Por otra parte, el protagonismo que las encuestas han adquirido en esta fase inicial de la campaña está vinculado a la profusa difusión que logran en los medios de comunicación, muchas veces sin el debido análisis crítico, influyendo en la opinión de las élites políticas de manera desproporcionada. Al replicar estos resultados sin cuestionar su calidad, los medios terminan actuando como vehículos de validación para estudios que no siempre cumplen con estándares metodológicos rigurosos.
En este contexto, es importante recordar que los encuestadores son solo una fuente más para los periodistas y deben ser tratadas como tal. Si bien es cierto pueden colaborar, esta relación debe mantenerse dentro de límites que garanticen una mirada crítica constante, evitando que la proximidad distorsione la objetividad necesaria para informar a la ciudadanía de manera responsable.

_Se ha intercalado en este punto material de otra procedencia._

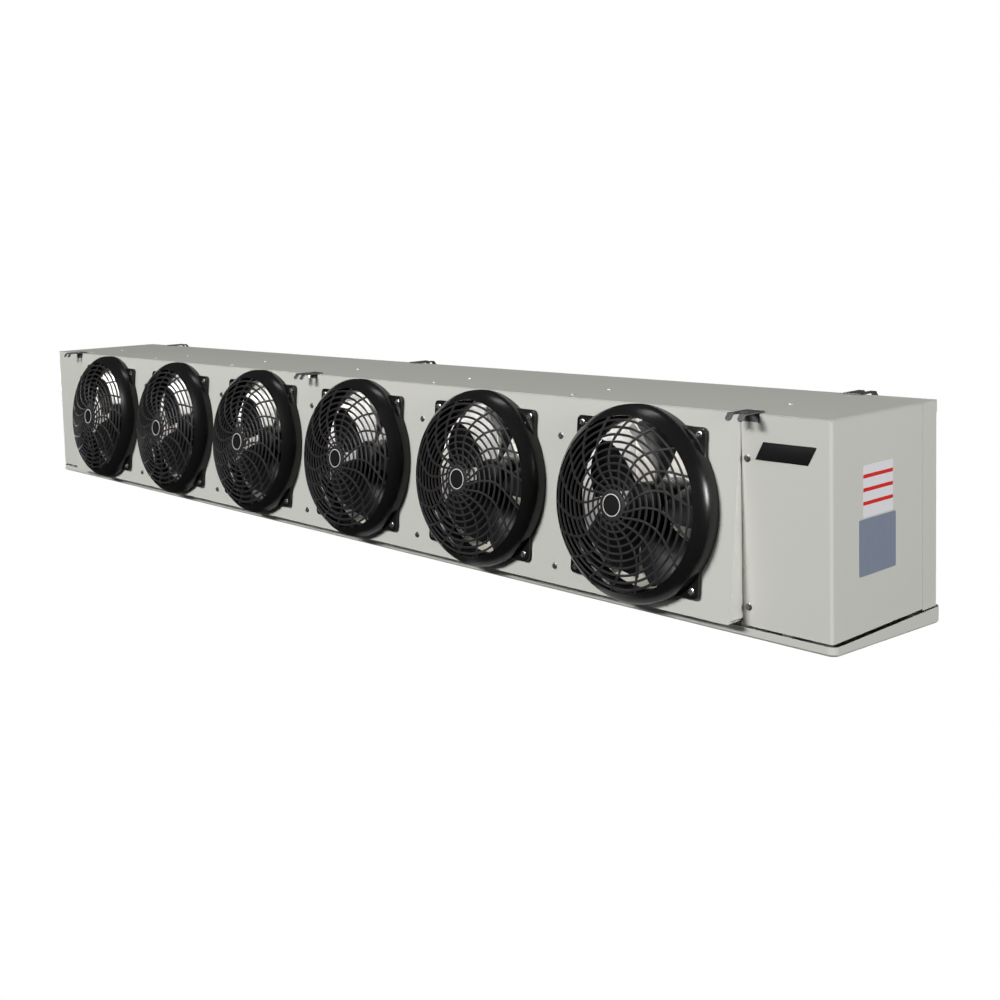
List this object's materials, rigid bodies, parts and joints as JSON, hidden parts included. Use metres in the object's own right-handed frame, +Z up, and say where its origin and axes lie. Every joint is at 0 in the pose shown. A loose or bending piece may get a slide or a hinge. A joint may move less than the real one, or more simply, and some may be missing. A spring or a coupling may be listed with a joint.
{
  "type": "walk-in unit cooler",
  "caption": "Long low-profile ceiling-hung evaporator cooler: tilted front panel with a row of domed black fan guards, finned coil behind, hinged drain pan below.",
  "frame": {"origin": "on the plane of the hanger plates' top faces, in the middle of the cabinet's length and depth", "axes": "+X along the length towards the electrical end, -Y the way the air leaves, +Z up to the ceiling"},
  "size_m": [2.796, 0.4661, 0.3964],
  "materials": {
    "painted_sheet": "satin warm light grey",
    "pan_sheet": "satin painted light grey",
    "galvanised_sheet": "galvanised",
    "coil_fins": "bright fin stock",
    "copper_tube": "bright copper",
    "brass": "machined",
    "fan_wheel": "black moulded",
    "guard_plastic": "glossy black moulded",
    "motor_case": "semi-gloss black",
    "zinc_fasteners": "bright zinc",
    "black_plastic": "black"
  },
  "bodies": {
    "cabinet": {"bay_partitions": "galvanised_sheet", "cabinet_hinge_brackets": "galvanised_sheet", "centre_plate": "galvanised_sheet", "coil_fin_blocks": "coil_fins", "coil_return_bends": "copper_tube", "cover_badge": "black_plastic", "cover_screws": "zinc_fasteners", "distributor": "copper_tube", "expansion_valve": "brass", "fan_guard_1": "guard_plastic", "fan_guard_2": "guard_plastic", "fan_guard_3": "guard_plastic", "fan_guard_4": "guard_plastic", "fan_guard_5": "guard_plastic", "fan_guard_6": "guard_plastic", "fan_motors": "motor_case", "fan_panel": "painted_sheet", "front_hangers": "galvanised_sheet", "guard_screws": "zinc_fasteners", "hub_badges": "black_plastic", "left_end_cover": "painted_sheet", "left_end_plate": "galvanised_sheet", "left_rear_corner": "painted_sheet", "liquid_line": "copper_tube", "motor_brackets": "galvanised_sheet", "panel_screws": "zinc_fasteners", "rear_hangers": "galvanised_sheet", "rear_sill": "galvanised_sheet", "right_end_cover": "painted_sheet", "right_end_plate": "galvanised_sheet", "right_rear_corner": "painted_sheet", "suction_header": "copper_tube", "terminal_box": "galvanised_sheet", "terminal_box_lid": "galvanised_sheet", "terminal_strip": "black_plastic", "top_panel": "painted_sheet", "top_rivets": "zinc_fasteners"},
    "pan": {"drain_pan": "pan_sheet", "drain_fitting": "brass", "pan_hinge_ears": "galvanised_sheet", "pan_clips": "zinc_fasteners"},
    "fan_1": {"fan_wheel_1": "fan_wheel"},
    "fan_2": {"fan_wheel_2": "fan_wheel"},
    "fan_3": {"fan_wheel_3": "fan_wheel"},
    "fan_4": {"fan_wheel_4": "fan_wheel"},
    "fan_5": {"fan_wheel_5": "fan_wheel"},
    "fan_6": {"fan_wheel_6": "fan_wheel"}
  },
  "joints": [
    {"name": "pan_hinge", "type": "hinge", "parent": "cabinet", "child": "pan", "pos_m": [0, 0.18, -0.3695], "axis": [1, 0, 0], "range_deg": [0, 80]},
    {"name": "fan_1_spin", "type": "hinge", "parent": "cabinet", "child": "fan_1", "pos_m": [-1.0218, -0.18273, -0.18062], "axis": [0, -0.9951, 0.0993], "continuous": true},
    {"name": "fan_2_spin", "type": "hinge", "parent": "cabinet", "child": "fan_2", "pos_m": [-0.6154, -0.18273, -0.18062], "axis": [0, -0.9951, 0.0993], "continuous": true},
    {"name": "fan_3_spin", "type": "hinge", "parent": "cabinet", "child": "fan_3", "pos_m": [-0.209, -0.18273, -0.18062], "axis": [0, -0.9951, 0.0993], "continuous": true},
    {"name": "fan_4_spin", "type": "hinge", "parent": "cabinet", "child": "fan_4", "pos_m": [0.1974, -0.18273, -0.18062], "axis": [0, -0.9951, 0.0993], "continuous": true},
    {"name": "fan_5_spin", "type": "hinge", "parent": "cabinet", "child": "fan_5", "pos_m": [0.6038, -0.18273, -0.18062], "axis": [0, -0.9951, 0.0993], "continuous": true},
    {"name": "fan_6_spin", "type": "hinge", "parent": "cabinet", "child": "fan_6", "pos_m": [1.0102, -0.18273, -0.18062], "axis": [0, -0.9951, 0.0993], "continuous": true}
  ]
}
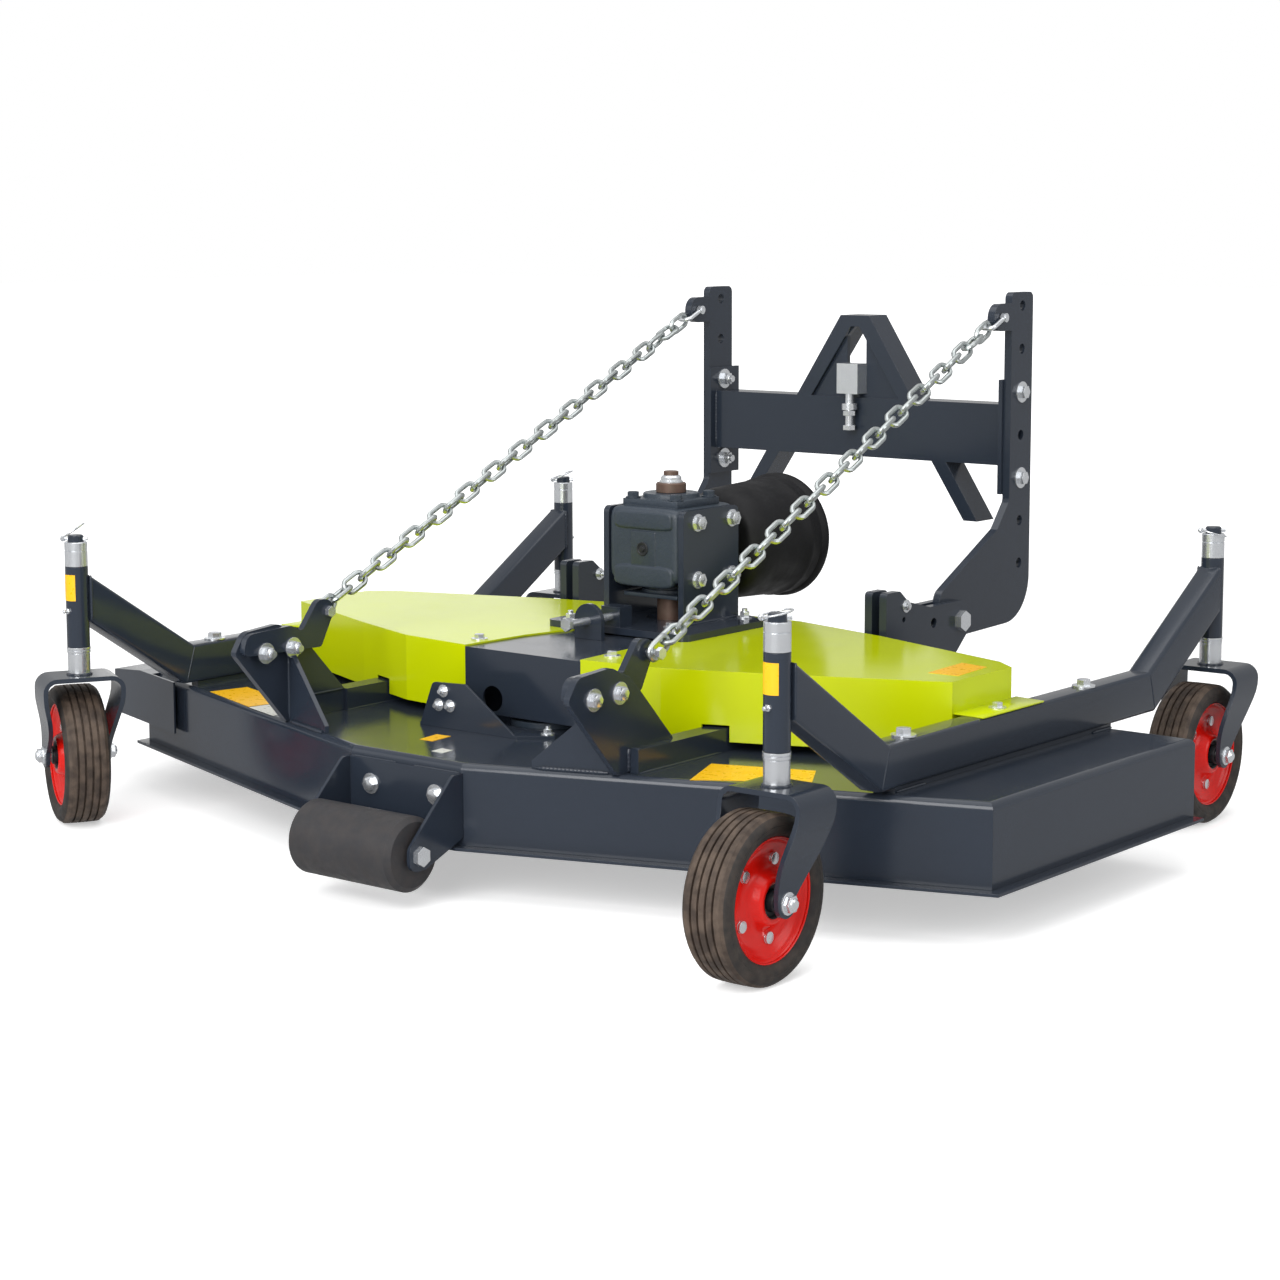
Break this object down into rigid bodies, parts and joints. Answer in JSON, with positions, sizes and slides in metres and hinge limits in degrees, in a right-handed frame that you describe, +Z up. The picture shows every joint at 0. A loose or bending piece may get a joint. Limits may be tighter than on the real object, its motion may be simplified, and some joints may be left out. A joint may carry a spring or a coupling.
{
  "type": "front rotary mower",
  "caption": "Front-mounted rotary mower deck on castor wheels, with a nose roller, belt covers, gearbox with shaft guard, and an A-frame hitch held by chains.",
  "frame": {"origin": "on the ground, midway between the four castor stems", "axes": "+Z up, +X to the right of the direction of travel, -Y the direction of travel; +Y along the input shaft towards the carrying machine"},
  "size_m": [2.002, 1.5708, 0.931],
  "materials": {
    "paint_dark": "gloss",
    "paint_cast": "satin",
    "paint_lime": "gloss",
    "paint_red": "gloss",
    "zinc": "satin",
    "bare_steel": "satin",
    "blade_steel": "satin",
    "guard_plastic": "matte",
    "roller_rubber": "satin",
    "tyre_rubber": "matte"
  },
  "bodies": {
    "deck": {"deck_shell": "paint_dark", "skid_rails": "paint_dark", "side_hood": "paint_dark", "side_beams": "paint_dark", "inner_rails": "paint_dark", "centre_box": "paint_dark", "belt_covers": "paint_lime", "gearbox_mount": "paint_dark", "gearbox": "paint_cast", "gearbox_cap": "zinc", "shaft_guard": "guard_plastic", "tension_ear": "paint_dark", "tension_bolt": "zinc", "front_bracket": "paint_dark", "chain_anchors": "paint_dark", "anchor_arms": "paint_dark", "anchor_bolts": "zinc", "chains": "zinc", "roller_bracket": "paint_dark", "roller_axle": "zinc", "spindle_housings": "paint_cast", "pivot_plates": "paint_dark", "pivot_bolts": "zinc"},
    "hitch": {"uprights": "paint_dark", "hitch_frame": "paint_dark", "latch_block": "zinc", "latch_bolt": "zinc", "shackles": "zinc"},
    "roller_body": {"roller": "roller_rubber"},
    "blade_centre_body": {"blade_centre": "blade_steel"},
    "blade_left_body": {"blade_left": "blade_steel"},
    "blade_right_body": {"blade_right": "blade_steel"},
    "output_shaft_body": {"output_shaft": "bare_steel"},
    "input_shaft_body": {"input_shaft": "bare_steel"},
    "castor_fr": {"fork_fr": "paint_dark", "fork_hardware_fr": "zinc"},
    "wheel_fr": {"rim_fr": "paint_red", "tyre_fr": "tyre_rubber"},
    "castor_fl": {"fork_fl": "paint_dark", "fork_hardware_fl": "zinc"},
    "wheel_fl": {"rim_fl": "paint_red", "tyre_fl": "tyre_rubber"},
    "castor_rr": {"fork_rr": "paint_dark", "fork_hardware_rr": "zinc"},
    "wheel_rr": {"rim_rr": "paint_red", "tyre_rr": "tyre_rubber"},
    "castor_rl": {"fork_rl": "paint_dark", "fork_hardware_rl": "zinc"},
    "wheel_rl": {"rim_rl": "paint_red", "tyre_rl": "tyre_rubber"}
  },
  "joints": [
    {"name": "hitch_tilt", "type": "hinge", "parent": "deck", "child": "hitch", "pos_m": [0, 0.437, 0.345], "axis": [1, 0, 0], "range_deg": [0, 15], "deforming": ["chains"]},
    {"name": "roller_spin", "type": "hinge", "parent": "deck", "child": "roller_body", "pos_m": [0, -0.728, 0.091], "axis": [1, 0, 0], "continuous": true},
    {"name": "blade_centre_spin", "type": "hinge", "parent": "deck", "child": "blade_centre_body", "pos_m": [0, -0.27, 0.104], "axis": [0, 0, 1], "continuous": true},
    {"name": "blade_left_spin", "type": "hinge", "parent": "deck", "child": "blade_left_body", "pos_m": [-0.6, -0.06, 0.104], "axis": [0, 0, 1], "continuous": true},
    {"name": "blade_right_spin", "type": "hinge", "parent": "deck", "child": "blade_right_body", "pos_m": [0.6, -0.06, 0.104], "axis": [0, 0, 1], "continuous": true},
    {"name": "output_spin", "type": "hinge", "parent": "deck", "child": "output_shaft_body", "pos_m": [0, 0.065, 0.35], "axis": [0, 0, 1], "continuous": true},
    {"name": "input_spin", "type": "hinge", "parent": "deck", "child": "input_shaft_body", "pos_m": [0, 0.23, 0.48], "axis": [0, 1, 0], "continuous": true},
    {"name": "castor_fr_swivel", "type": "hinge", "parent": "deck", "child": "castor_fr", "pos_m": [0.757, -0.661, 0.276], "axis": [0, 0, 1], "continuous": true},
    {"name": "wheel_fr_spin", "type": "hinge", "parent": "castor_fr", "child": "wheel_fr", "pos_m": [0.757, -0.714, 0.124], "axis": [1, 0, 0], "continuous": true},
    {"name": "castor_fl_swivel", "type": "hinge", "parent": "deck", "child": "castor_fl", "pos_m": [-0.757, -0.661, 0.276], "axis": [0, 0, 1], "continuous": true},
    {"name": "wheel_fl_spin", "type": "hinge", "parent": "castor_fl", "child": "wheel_fl", "pos_m": [-0.80336, -0.63531, 0.124], "axis": [-0.4848, -0.8746, 0], "continuous": true},
    {"name": "castor_rr_swivel", "type": "hinge", "parent": "deck", "child": "castor_rr", "pos_m": [0.757, 0.661, 0.276], "axis": [0, 0, 1], "continuous": true},
    {"name": "wheel_rr_spin", "type": "hinge", "parent": "castor_rr", "child": "wheel_rr", "pos_m": [0.75885, 0.60803, 0.124], "axis": [0.9994, 0.0349, 0], "continuous": true},
    {"name": "castor_rl_swivel", "type": "hinge", "parent": "deck", "child": "castor_rl", "pos_m": [-0.757, 0.661, 0.276], "axis": [0, 0, 1], "continuous": true},
    {"name": "wheel_rl_spin", "type": "hinge", "parent": "castor_rl", "child": "wheel_rl", "pos_m": [-0.75515, 0.60803, 0.124], "axis": [0.9994, 0.0349, 0], "continuous": true}
  ],
  "couplings": [
    {"joint": "blade_left_spin", "follows": "blade_centre_spin", "ratio": 1},
    {"joint": "blade_right_spin", "follows": "blade_centre_spin", "ratio": 1},
    {"joint": "output_spin", "follows": "blade_centre_spin", "ratio": 0.6},
    {"joint": "input_spin", "follows": "blade_centre_spin", "ratio": 0.2}
  ]
}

Por último, el protagonismo excesivo que han adquirido las encuestas muy temprano en la campaña es reflejo de una falta de confianza estructural en los mecanismos tradicionales de deliberación política. En un escenario donde los partidos delegan sus decisiones a las encuestas y los medios replican sus resultados sin análisis crítico, las encuestas dejan de ser herramientas para comprender la opinión pública y pasan a moldearla, debilitando así la deliberación ciudadana.
Si queremos que las encuestas recuperen su papel como instrumentos útiles para la democracia, es necesario exigir mayores estándares de transparencia y rigor metodológico. Pero, además, es indispensable que los medios de comunicación asuman su responsabilidad de curadores de información.
De lo contrario, corremos el riesgo de construir debates electorales sobre arenas movedizas, donde las decisiones políticas se toman sobre la base de ilusiones pasajeras y no de información sólida y verificable. La confianza en las encuestas, al igual que en la democracia, no se recupera con un acierto ocasional, sino con un esfuerzo sistemático por transparentar e informar a la ciudadanía.